Reinhard Scharnagl wrote on Sat, May 3, 2008 02:43 PM EDT:
H.G.M. wrote: ... After an unequal trade, andy Chess game becomes a game between different armies. ...

And thus I am convinced, that I have to include this aspect into SMIRF's successor's detail evaluation function.

... This can still be done in a reasonably realistic mix of pieces, e.g. replacing Q and C on one side by A, and on the other side by Q and A by C, so that you play 3C vs 3A, and then give additional Knight odds to the Chancellors. ...

And by that this would create just the problem I have tried to demonstrate. The three Chancellors could impossibly be covered, thus disabling their potential to risk their own existence by entering squares already influenced by the opponent's side.

H. G. Muller wrote on Sat, May 3, 2008 02:42 PM EDT:
Derek Nalls:
| Given enough years (working with only one server), this quantity of 
| well-played games may eventually become adequate.

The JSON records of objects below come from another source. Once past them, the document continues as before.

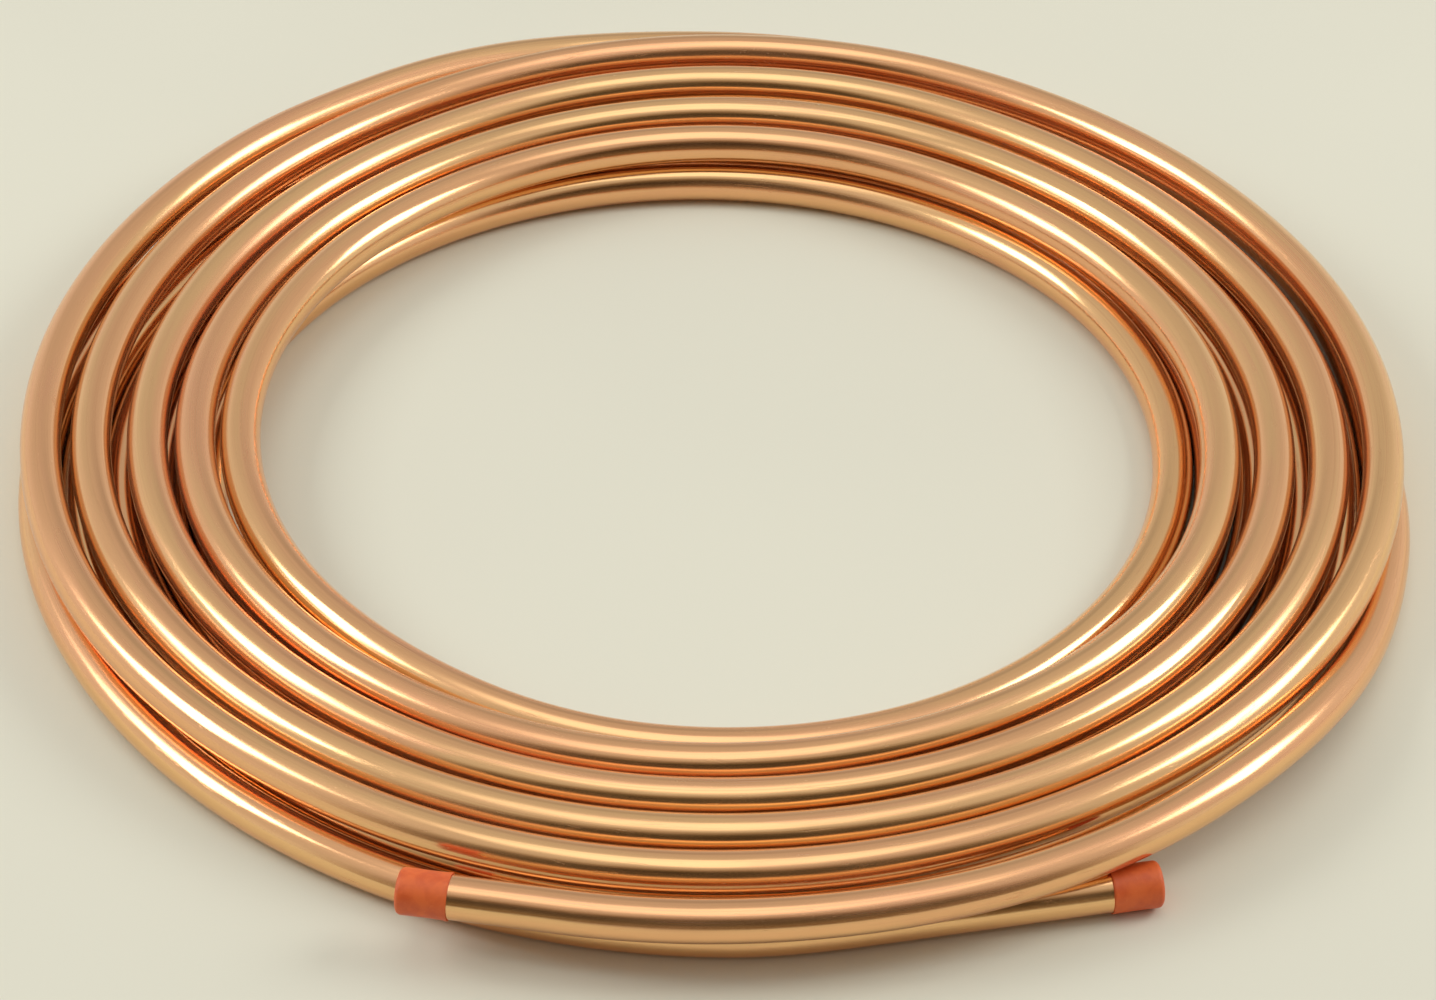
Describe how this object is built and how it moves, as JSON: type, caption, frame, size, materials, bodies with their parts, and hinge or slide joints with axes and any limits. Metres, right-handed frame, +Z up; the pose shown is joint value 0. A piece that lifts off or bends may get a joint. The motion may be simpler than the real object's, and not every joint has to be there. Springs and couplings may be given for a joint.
{
  "type": "copper tube coil",
  "caption": "Loose flat coil of soft copper tube wound in two layers round an open centre, with a plastic cap pushed on each end.",
  "frame": {"origin": "on the level floor under the coil, at the centre of its outline", "axes": "+Z up along the axis of the coil, +X to the right and -Y towards the side where both ends lie"},
  "size_m": [0.5426, 0.576, 0.0327],
  "materials": {
    "copper": "bright drawn copper with a light sheen",
    "cap_plastic": "soft orange-red plastic"
  },
  "bodies": {
    "root": {"copper_tube": "copper", "start_cap": "cap_plastic", "finish_cap": "cap_plastic"}
  },
  "joints": []
}
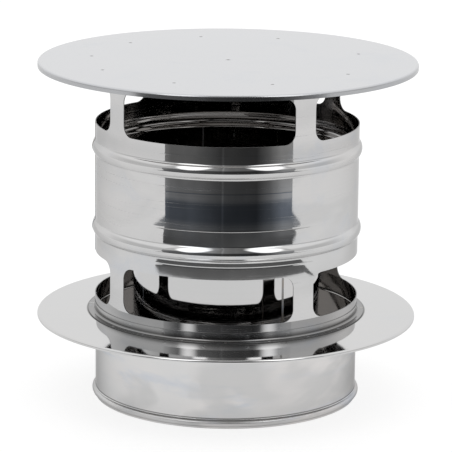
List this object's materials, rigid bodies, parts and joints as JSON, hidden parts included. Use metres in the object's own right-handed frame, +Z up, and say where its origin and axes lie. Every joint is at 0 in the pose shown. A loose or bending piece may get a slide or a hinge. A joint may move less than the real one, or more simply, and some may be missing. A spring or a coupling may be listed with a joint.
{
  "type": "chimney rain cap",
  "caption": "Round stainless rain cap for a double-wall flue: flat lid over a windowed drum, wide lower disc, beaded collar and inner tube.",
  "frame": {"origin": "centre of the collar's foot, the lowest plane of the cap, where it meets the flue", "axes": "+Z up along the flue's axis, from the collar to the lid; the windows face +X, -X, +Y and -Y"},
  "size_m": [0.263, 0.263, 0.236],
  "materials": {
    "sheet_steel": "bright rolled stainless sheet, mirror-like, with faint roll lines and smudges",
    "liner_steel": "bright rolled stainless sheet, a little duller than the outside",
    "weld_steel": "bare weld metal, matt, lightly heat-tinted"
  },
  "bodies": {
    "root": {"lid": "sheet_steel", "lid_spot_welds": "weld_steel", "lid_ring": "sheet_steel", "lid_ring_joint": "weld_steel", "lid_ring_wall_welds": "weld_steel", "drum_shell": "sheet_steel", "drum_seam_weld": "weld_steel", "deck_ring": "sheet_steel", "deck_ring_joint": "weld_steel", "deck_ring_wall_welds": "weld_steel", "deck": "sheet_steel", "deck_spot_welds": "weld_steel", "collar": "sheet_steel", "collar_seam_weld": "weld_steel", "inner_tube": "liner_steel", "tube_seam_weld": "weld_steel", "bracket_tube_welds": "weld_steel", "bracket_drum_welds": "weld_steel", "tube_bracket_1": "liner_steel", "tube_bracket_2": "liner_steel", "tube_bracket_3": "liner_steel", "tube_bracket_4": "liner_steel"}
  },
  "joints": []
}
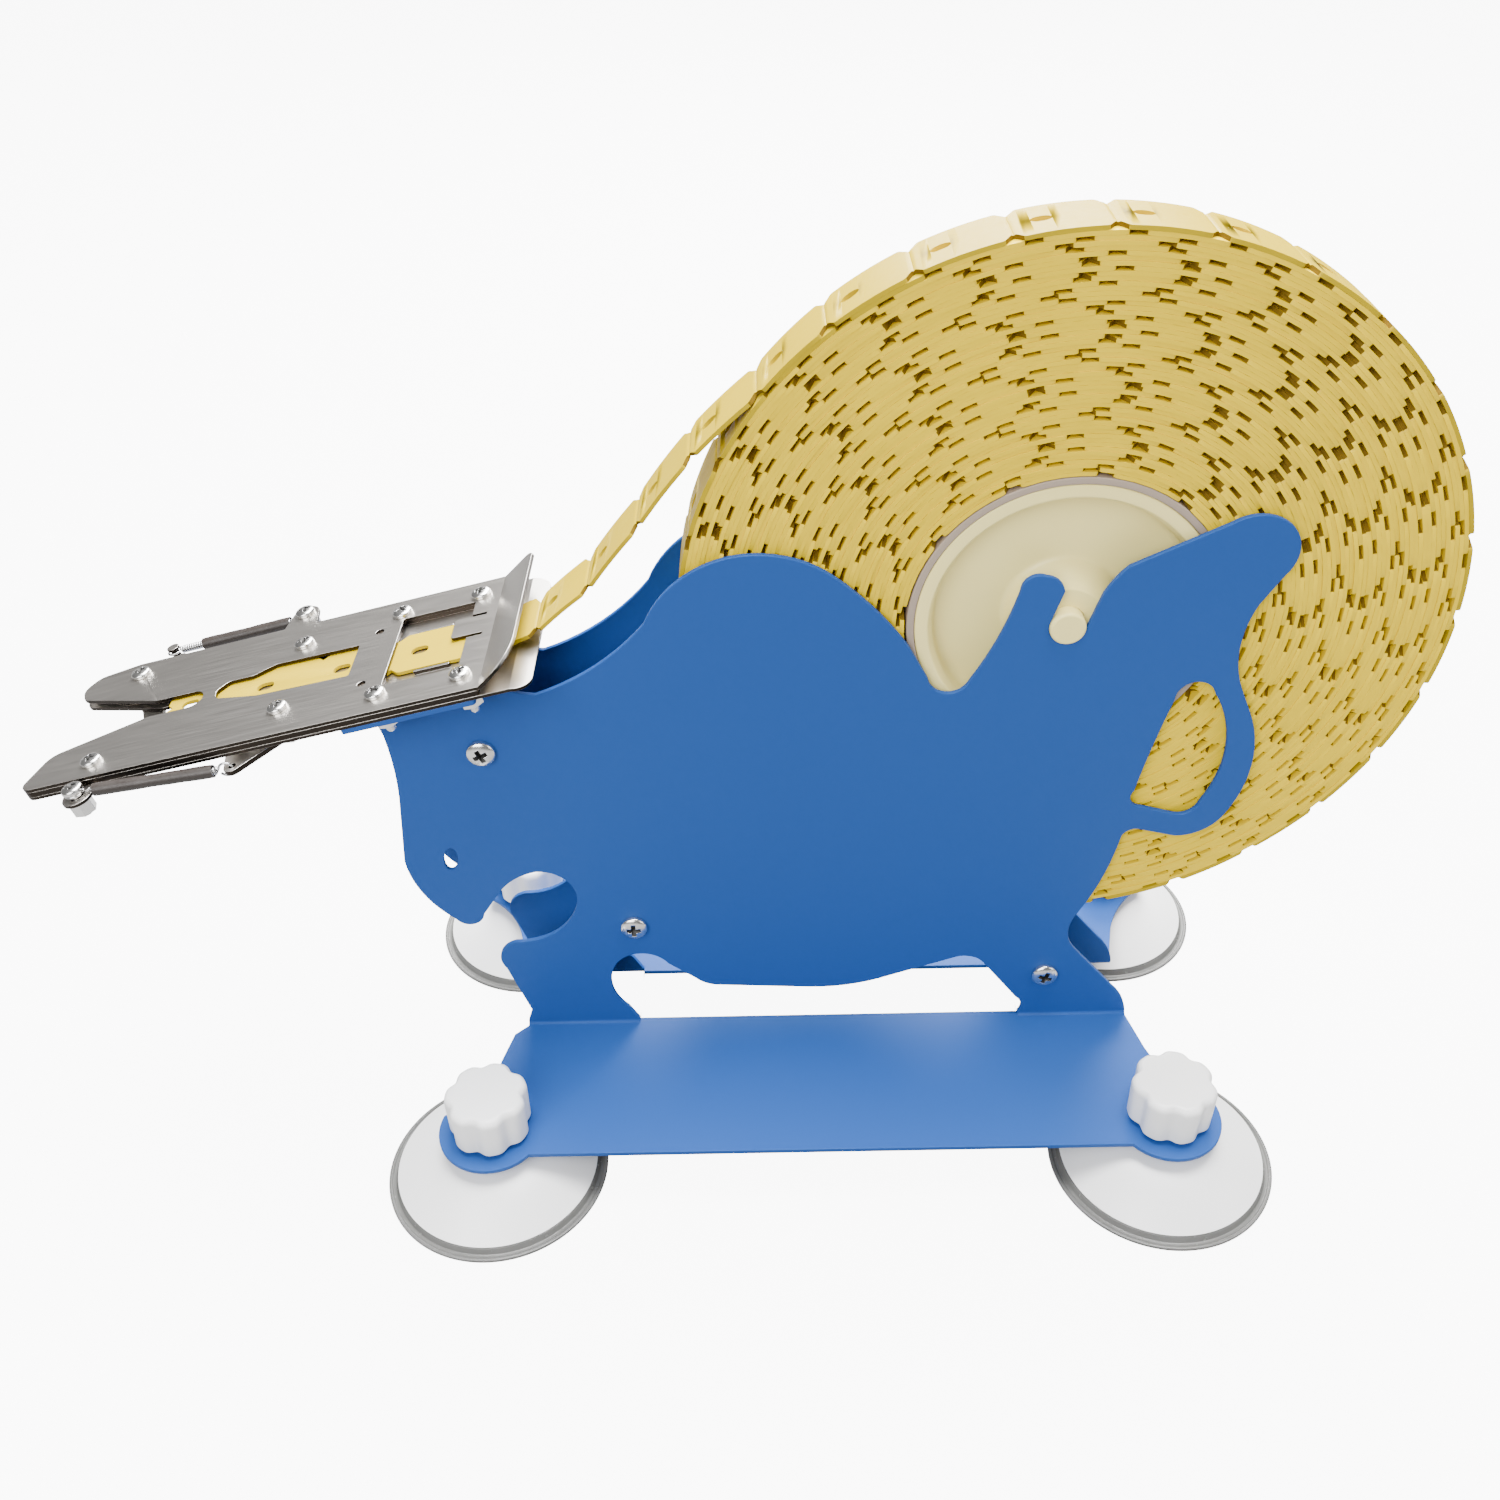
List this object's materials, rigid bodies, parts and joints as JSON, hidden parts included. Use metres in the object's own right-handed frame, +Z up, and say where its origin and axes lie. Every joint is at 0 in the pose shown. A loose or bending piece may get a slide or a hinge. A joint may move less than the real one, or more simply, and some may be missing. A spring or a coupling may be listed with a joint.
{
  "type": "bench-top bag-neck tie machine",
  "caption": "Bench-top bag-neck tie machine: bull-shaped sheet frame on suction feet, reel of linked plastic ties and a forked, sprung tying head.",
  "frame": {"origin": "centre of the footprint at bench level", "axes": "+X from the forked head to the reel, +Y to the far side, +Z up"},
  "size_m": [0.3738, 0.1696, 0.2622],
  "materials": {
    "painted_sheet": "satin blue powder coat",
    "zinc_fastener": "bright zinc",
    "head_steel": "fine brushed",
    "spring_steel": "bright wire",
    "sleeve_rubber": "matt",
    "white_plastic": "satin",
    "clear_rubber": "translucent grey",
    "hub_plastic": "cream",
    "core_board": "plain cardboard",
    "tie_plastic": "yellow film"
  },
  "bodies": {
    "frame": {"side_plate_near": "painted_sheet", "side_plate_far": "painted_sheet", "head_bracket": "painted_sheet", "spacer_tubes": "zinc_fastener", "frame_screws_near": "zinc_fastener", "frame_screws_far": "zinc_fastener", "foot_cup_shells": "white_plastic", "foot_cup_lips": "clear_rubber", "foot_studs": "zinc_fastener", "head_top_plate": "head_steel", "head_lower_plate": "head_steel", "channel_rail_near": "head_steel", "channel_rail_far": "head_steel", "bracket_clamp_screws": "zinc_fastener", "bracket_clamp_nuts": "zinc_fastener", "plate_clamp_screws": "zinc_fastener", "plate_clamp_nuts": "zinc_fastener", "gate_pivot_bush": "zinc_fastener", "gate_pivot_screw": "zinc_fastener", "gate_pivot_nut": "zinc_fastener", "index_pivot_bush": "zinc_fastener", "index_pivot_screw": "zinc_fastener", "index_pivot_nut": "zinc_fastener", "gate_spring_post": "zinc_fastener", "gate_spring_post_nut": "zinc_fastener", "index_spring_post": "zinc_fastener", "index_spring_post_nut": "zinc_fastener", "gate_spring": "spring_steel", "index_spring": "spring_steel", "gate_spring_sleeve": "sleeve_rubber", "index_spring_sleeve": "sleeve_rubber", "tie_strip_head": "tie_plastic", "tie_strip_span": "tie_plastic"},
    "axle": {"axle_rod": "hub_plastic"},
    "reel": {"hub_near": "hub_plastic", "hub_far": "hub_plastic", "roll_core": "core_board", "tie_roll": "tie_plastic"},
    "gate": {"gate_lever": "head_steel"},
    "index": {"index_lever": "head_steel"},
    "front_near_knob_body": {"front_near_knob": "white_plastic"},
    "front_far_knob_body": {"front_far_knob": "white_plastic"},
    "rear_near_knob_body": {"rear_near_knob": "white_plastic"},
    "rear_far_knob_body": {"rear_far_knob": "white_plastic"}
  },
  "joints": [
    {"name": "reel_lift", "type": "slide", "parent": "frame", "child": "axle", "axis": [0.289, 0, 0.9573], "range_m": [0, 0.016], "deforming": ["tie_strip_span"]},
    {"name": "reel_spin", "type": "hinge", "parent": "axle", "child": "reel", "pos_m": [0.08742, 0, 0.1627], "axis": [0, 1, 0], "continuous": true},
    {"name": "gate_swing", "type": "hinge", "parent": "frame", "child": "gate", "pos_m": [-0.16755, 0.0204, 0.12802], "axis": [-0.2385, 0, 0.9711], "range_deg": [0, 32], "stiffness_Nm_per_rad": 0.06, "springref_deg": -34.38, "deforming": ["gate_spring", "gate_spring_sleeve"]},
    {"name": "index_swing", "type": "hinge", "parent": "frame", "child": "index", "pos_m": [-0.11647, -0.0153, 0.13933], "axis": [-0.2385, 0, 0.9711], "range_deg": [0, 10], "stiffness_Nm_per_rad": 0.06, "springref_deg": -34.38, "deforming": ["index_spring", "index_spring_sleeve"]},
    {"name": "front_near_knob_turn", "type": "hinge", "parent": "frame", "child": "front_near_knob_body", "pos_m": [-0.07298, -0.052, 0.0268], "axis": [0, 0, 1], "continuous": true},
    {"name": "front_far_knob_turn", "type": "hinge", "parent": "frame", "child": "front_far_knob_body", "pos_m": [-0.07298, 0.052, 0.0268], "axis": [0, 0, 1], "continuous": true},
    {"name": "rear_near_knob_turn", "type": "hinge", "parent": "frame", "child": "rear_near_knob_body", "pos_m": [0.12522, -0.052, 0.0268], "axis": [0, 0, 1], "continuous": true},
    {"name": "rear_far_knob_turn", "type": "hinge", "parent": "frame", "child": "rear_far_knob_body", "pos_m": [0.12522, 0.052, 0.0268], "axis": [0, 0, 1], "continuous": true}
  ]
}
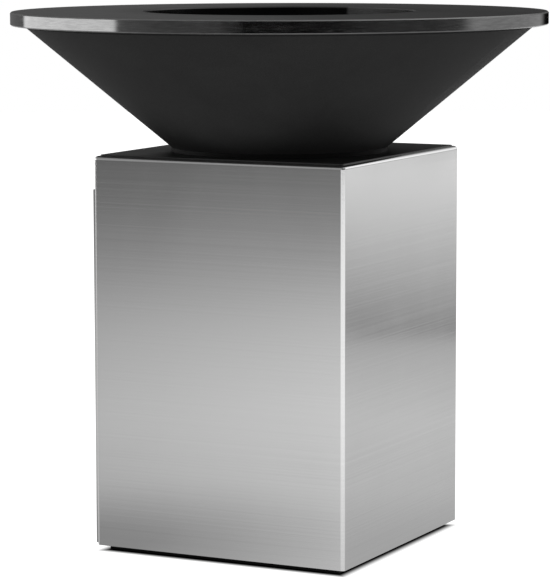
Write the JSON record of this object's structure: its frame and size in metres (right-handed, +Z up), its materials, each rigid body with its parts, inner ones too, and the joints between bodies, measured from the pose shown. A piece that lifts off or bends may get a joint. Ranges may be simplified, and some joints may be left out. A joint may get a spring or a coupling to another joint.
{
  "type": "fire bowl plancha grill",
  "caption": "Wood-fired bowl with a ring-shaped steel cooking plate, standing on a square stainless cabinet with a side door, drain, ash pan and levelling feet.",
  "frame": {"origin": "on the floor, on the axis of the bowl", "axes": "+Z up; -Y is the plain front, -X is the side with the door"},
  "size_m": [0.9799, 0.98, 0.98],
  "materials": {
    "plate_steel": "satin",
    "bowl_steel": "matte",
    "brushed_stainless": "satin",
    "frame_steel": "satin",
    "deck_black": "matte",
    "shield_steel": "satin",
    "zinc_fastener": "satin",
    "plinth_black": "matte",
    "foot_black": "matte",
    "seal_rubber": "matte",
    "hinge_steel": "satin",
    "catch_plastic": "matte",
    "pan_steel": "matte"
  },
  "bodies": {
    "base": {"bowl_rim_ring": "bowl_steel", "bowl_cone": "bowl_steel", "bowl_floor": "bowl_steel", "bowl_foot_ring": "bowl_steel", "bowl_studs": "zinc_fastener", "stud_washers": "zinc_fastener", "stud_nuts": "zinc_fastener", "drain_pipe": "bowl_steel", "top_plate": "deck_black", "base_shell": "brushed_stainless", "corner_posts": "frame_steel", "upper_rails": "frame_steel", "lower_rails": "frame_steel", "bearers": "frame_steel", "heat_shield": "shield_steel", "shield_spacers": "zinc_fastener", "shield_screws": "zinc_fastener", "shield_nuts": "zinc_fastener", "cabinet_floor": "shield_steel", "foot_brackets": "frame_steel", "foot_bushes": "zinc_fastener", "foot_lock_nuts": "zinc_fastener", "plinth_ring": "plinth_black", "hinge_leaves_base": "hinge_steel", "hinge_pins": "hinge_steel", "hinge_rivets_base": "hinge_steel", "catch_bracket": "shield_steel", "catch_magnet": "catch_plastic", "catch_screws": "zinc_fastener"},
    "plate": {"cooking_plate": "plate_steel", "plate_lugs": "plate_steel"},
    "strainer": {"strainer_disc": "bowl_steel", "strainer_knob": "bowl_steel"},
    "door": {"door_leaf": "brushed_stainless", "door_liner": "shield_steel", "door_seal": "seal_rubber", "pull_cup": "hinge_steel", "hinge_leaves_door": "hinge_steel", "hinge_rivets_door": "hinge_steel", "catch_strike": "hinge_steel"},
    "pan": {"ash_pan": "pan_steel"},
    "foot_1": {"foot_pad_1": "foot_black", "foot_stem_1": "zinc_fastener"},
    "foot_2": {"foot_pad_2": "foot_black", "foot_stem_2": "zinc_fastener"},
    "foot_3": {"foot_pad_3": "foot_black", "foot_stem_3": "zinc_fastener"},
    "foot_4": {"foot_pad_4": "foot_black", "foot_stem_4": "zinc_fastener"}
  },
  "joints": [
    {"name": "plate_lift", "type": "slide", "parent": "base", "child": "plate", "axis": [0, 0, 1], "range_m": [0, 0.1]},
    {"name": "strainer_lift", "type": "slide", "parent": "base", "child": "strainer", "axis": [0, 0, 1], "range_m": [0, 0.26]},
    {"name": "pan_lift", "type": "slide", "parent": "base", "child": "pan", "axis": [0, 0, 1], "range_m": [0, 0.1]},
    {"name": "door_hinge", "type": "hinge", "parent": "base", "child": "door", "pos_m": [-0.2525, 0.2485, 0.3385], "axis": [0, 0, -1], "range_deg": [0, 115]},
    {"name": "foot_1_screw", "type": "slide", "parent": "base", "child": "foot_1", "axis": [0, 0, -1], "range_m": [0, 0.01]},
    {"name": "foot_2_screw", "type": "slide", "parent": "base", "child": "foot_2", "axis": [0, 0, -1], "range_m": [0, 0.01]},
    {"name": "foot_3_screw", "type": "slide", "parent": "base", "child": "foot_3", "axis": [0, 0, -1], "range_m": [0, 0.01]},
    {"name": "foot_4_screw", "type": "slide", "parent": "base", "child": "foot_4", "axis": [0, 0, -1], "range_m": [0, 0.01]}
  ]
}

I never found any effect of the time control on the scores I measure for
some material imbalance. Within statistical error, the combinations I
tries produced the same score at 40/15', 40/20', 40/30', 40/40',
40/1', 40/2', 40/5'. Going to even longer TC is very expensive, and I
did not consider it worth doing just to prve that it was a waste of
time...

The way I see it, piece-values are a quantitative measure for the amount
of control that a piece contributes to steering the game tree in the
direction of the desired evaluation. He who has more control, can
systematically force the PV in the direction of better and better
evaluation (for him). This is a strictly local property of the tree. The
only advantage of deeper searches is that you average out this control
(which highly fluctuates on a ply-by play basis) over more ply. But in
playing the game, you average over all plies anyway.